#### GIVEN PROBLEM
It is required that all of the data be written out exactly.

#### DATA BLOCK
::::
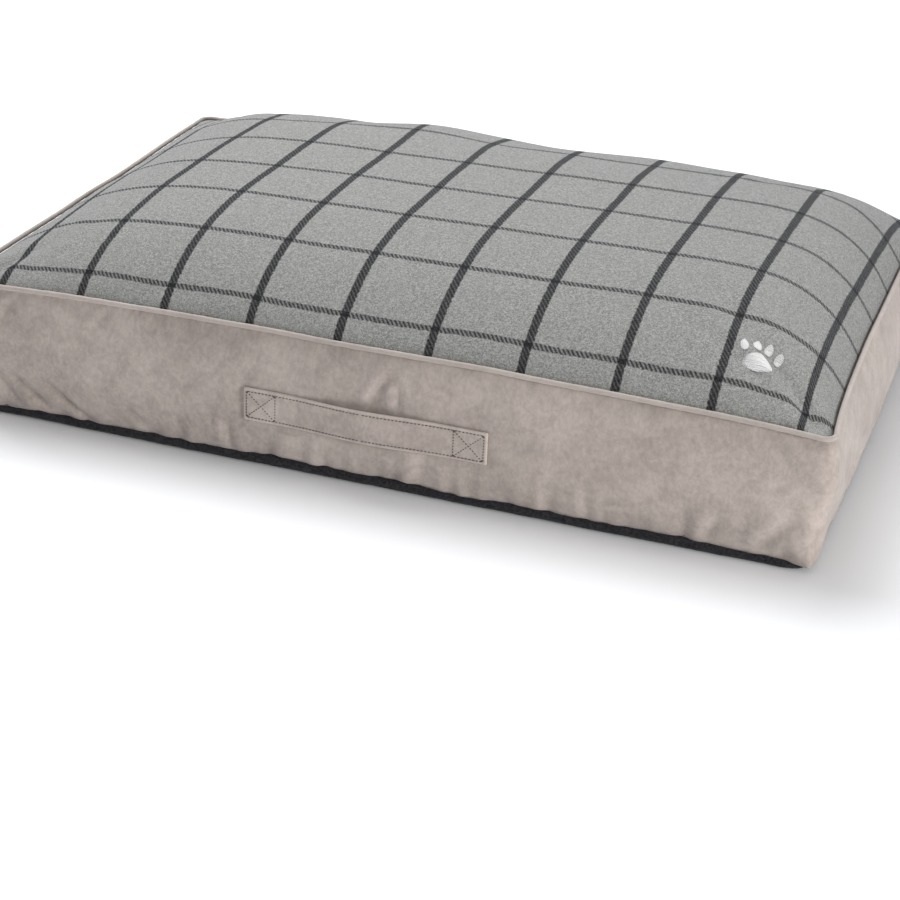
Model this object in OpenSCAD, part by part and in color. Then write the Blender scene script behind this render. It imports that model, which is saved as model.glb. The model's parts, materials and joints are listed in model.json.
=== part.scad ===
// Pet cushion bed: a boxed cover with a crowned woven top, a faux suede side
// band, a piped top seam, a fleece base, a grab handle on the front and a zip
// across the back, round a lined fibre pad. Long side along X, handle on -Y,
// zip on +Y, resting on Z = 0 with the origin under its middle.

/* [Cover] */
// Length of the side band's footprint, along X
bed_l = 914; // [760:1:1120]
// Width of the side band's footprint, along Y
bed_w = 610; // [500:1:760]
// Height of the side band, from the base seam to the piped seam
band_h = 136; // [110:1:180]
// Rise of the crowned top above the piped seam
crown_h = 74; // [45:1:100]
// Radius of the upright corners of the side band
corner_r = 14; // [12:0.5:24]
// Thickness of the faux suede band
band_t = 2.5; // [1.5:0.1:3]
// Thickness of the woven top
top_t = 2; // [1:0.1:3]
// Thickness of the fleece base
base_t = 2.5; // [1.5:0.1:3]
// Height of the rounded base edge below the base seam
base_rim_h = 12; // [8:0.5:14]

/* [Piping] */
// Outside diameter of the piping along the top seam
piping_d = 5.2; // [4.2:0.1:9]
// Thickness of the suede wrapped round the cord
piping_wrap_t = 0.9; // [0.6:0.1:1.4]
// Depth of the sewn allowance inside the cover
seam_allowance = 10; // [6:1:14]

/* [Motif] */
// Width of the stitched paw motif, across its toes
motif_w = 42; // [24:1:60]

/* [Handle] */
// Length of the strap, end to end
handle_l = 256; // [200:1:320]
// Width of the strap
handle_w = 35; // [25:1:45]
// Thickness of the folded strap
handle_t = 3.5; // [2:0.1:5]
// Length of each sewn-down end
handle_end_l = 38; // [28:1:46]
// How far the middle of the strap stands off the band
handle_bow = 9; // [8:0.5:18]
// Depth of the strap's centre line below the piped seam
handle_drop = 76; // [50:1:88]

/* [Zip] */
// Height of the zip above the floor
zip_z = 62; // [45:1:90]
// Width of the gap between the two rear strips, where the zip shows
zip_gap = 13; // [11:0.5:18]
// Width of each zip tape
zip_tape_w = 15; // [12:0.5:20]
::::
#### OUTPUT BELOW
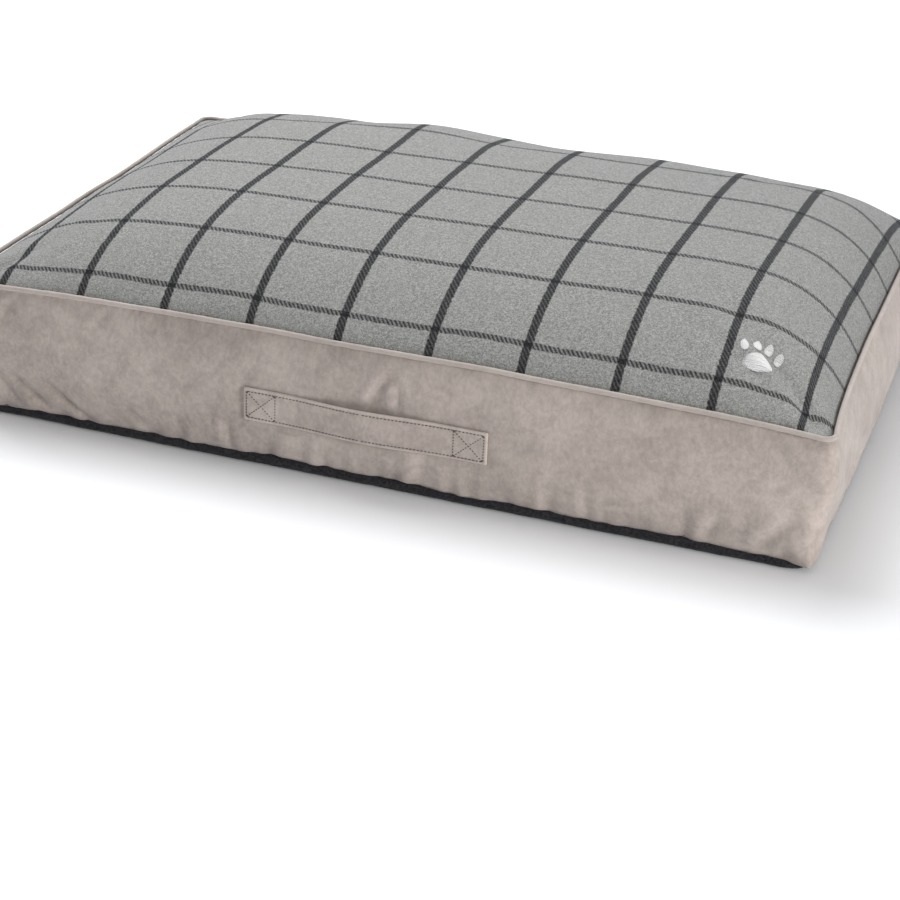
Model this object in OpenSCAD, part by part and in color. Then write the Blender scene script behind this render. It imports that model, which is saved as model.glb. The model's parts, materials and joints are listed in model.json.
=== part.scad ===
// Pet cushion bed: a boxed cover with a crowned woven top, a faux suede side
// band, a piped top seam, a fleece base, a grab handle on the front and a zip
// across the back, round a lined fibre pad. Long side along X, handle on -Y,
// zip on +Y, resting on Z = 0 with the origin under its middle.

/* [Cover] */
// Length of the side band's footprint, along X
bed_l = 914; // [760:1:1120]
// Width of the side band's footprint, along Y
bed_w = 610; // [500:1:760]
// Height of the side band, from the base seam to the piped seam
band_h = 136; // [110:1:180]
// Rise of the crowned top above the piped seam
crown_h = 74; // [45:1:100]
// Radius of the upright corners of the side band
corner_r = 14; // [12:0.5:24]
// Thickness of the faux suede band
band_t = 2.5; // [1.5:0.1:3]
// Thickness of the woven top
top_t = 2; // [1:0.1:3]
// Thickness of the fleece base
base_t = 2.5; // [1.5:0.1:3]
// Height of the rounded base edge below the base seam
base_rim_h = 12; // [8:0.5:14]

/* [Piping] */
// Outside diameter of the piping along the top seam
piping_d = 5.2; // [4.2:0.1:9]
// Thickness of the suede wrapped round the cord
piping_wrap_t = 0.9; // [0.6:0.1:1.4]
// Depth of the sewn allowance inside the cover
seam_allowance = 10; // [6:1:14]

/* [Motif] */
// Width of the stitched paw motif, across its toes
motif_w = 42; // [24:1:60]

/* [Handle] */
// Length of the strap, end to end
handle_l = 256; // [200:1:320]
// Width of the strap
handle_w = 35; // [25:1:45]
// Thickness of the folded strap
handle_t = 3.5; // [2:0.1:5]
// Length of each sewn-down end
handle_end_l = 38; // [28:1:46]
// How far the middle of the strap stands off the band
handle_bow = 9; // [8:0.5:18]
// Depth of the strap's centre line below the piped seam
handle_drop = 76; // [50:1:88]

/* [Zip] */
// Height of the zip above the floor
zip_z = 62; // [45:1:90]
// Width of the gap between the two rear strips, where the zip shows
zip_gap = 13; // [11:0.5:18]
// Width of each zip tape
zip_tape_w = 15; // [12:0.5:20]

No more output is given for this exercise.